We tell stories for all kinds of reasons, to share, to uplift, to inspire, to create empathy, sympathy, pity. We tell stories to create fear, to intimidate, to cause worry but mainly we tell stories just to be heard. We want someone to witness the exciting and the mundane happenings of our lives. When I meet a client in pain, physical pain or emotional pain, I can guarantee you they have a story they’ve never told anyone! Or maybe even more importantly, a story that hadn’t been heard yet.
In my work I often tell stories to encourage people to tell me theirs. Life matters. The experiences of our lives matter. What we think, what we feel, what we do – it all matters. We are all connected, what happens to me affects you. None of us is separate. We are more the same than we are different. Hence, hearing a story can be a cathartic experience. Every story triggers another.
We sit in a precarious place in our society today. We are ambitious, fast paced and busy. We don’t sit around the dinner table (what’s a ‘dinner table’ again?) telling stories very often. Our culture is not founded in story telling like in generations past. Historically, around the globe, cultures were established and held together by their stories reflecting religious, spiritual and ethical belief systems. Generations of people and their stories have been lost around the world through genocide, persecution and war. Through the loss of their stories entire cultures disappeared from our history books, when the story chain is broken we all suffer.
Today we risk losing touch with one another; polite inquiries, courteous answers, no depth, no attachment. We lose sight of what matters. So let me remind you; our humanity matters, our empathy for our fellow man matters. In the rush to get on our way to do something we forget how to just be. In the isolation caused by running in different directions we forget to tell stories and quietly shift into keeping secrets. When we forget that our stories matter to the people we love we start believing that we have nothing important to say. When we keep all our business to our selves we start believing that we are entitled to our own private, isolated lives. We start behaving as though our actions have no impact on those around us. But this is impaired judgment. Our actions always have ramifications. Keeping the secrets doesn’t prevent hurt from happening – it just causes confusion, doubt, anxiety and frustration.
Telling our stories – about anything, and listening to stories allows people to feel worthy. It creates connections between souls. When stories are told from the heart with genuine interest and emotion they can build bridges.
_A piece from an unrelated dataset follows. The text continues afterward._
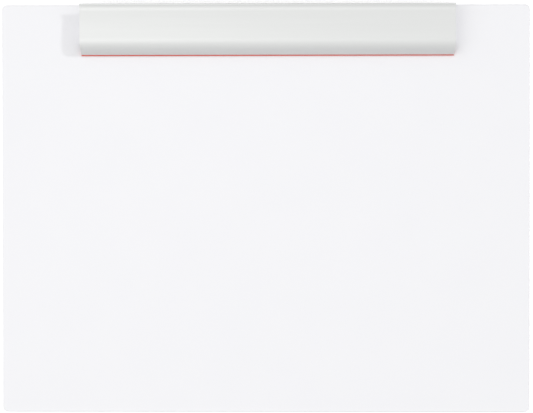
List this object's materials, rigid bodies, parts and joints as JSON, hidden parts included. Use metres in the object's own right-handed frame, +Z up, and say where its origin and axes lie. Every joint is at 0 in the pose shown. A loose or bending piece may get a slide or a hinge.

People feel safer in the world when they can tell their stories. They feel they belong to something bigger. We all – everyone of us – just want to be understood and witnessed. Repressed stories, feelings, or emotions create a bottle neck of energy that eventually let’s go in a torrential out pouring – often causing immeasurable harm. Tell your stories before someone gets hurt. Listen to the stories of others.
Today I went to a women’s business networking group – I heard many great stories, and told a few myself. It was a great day!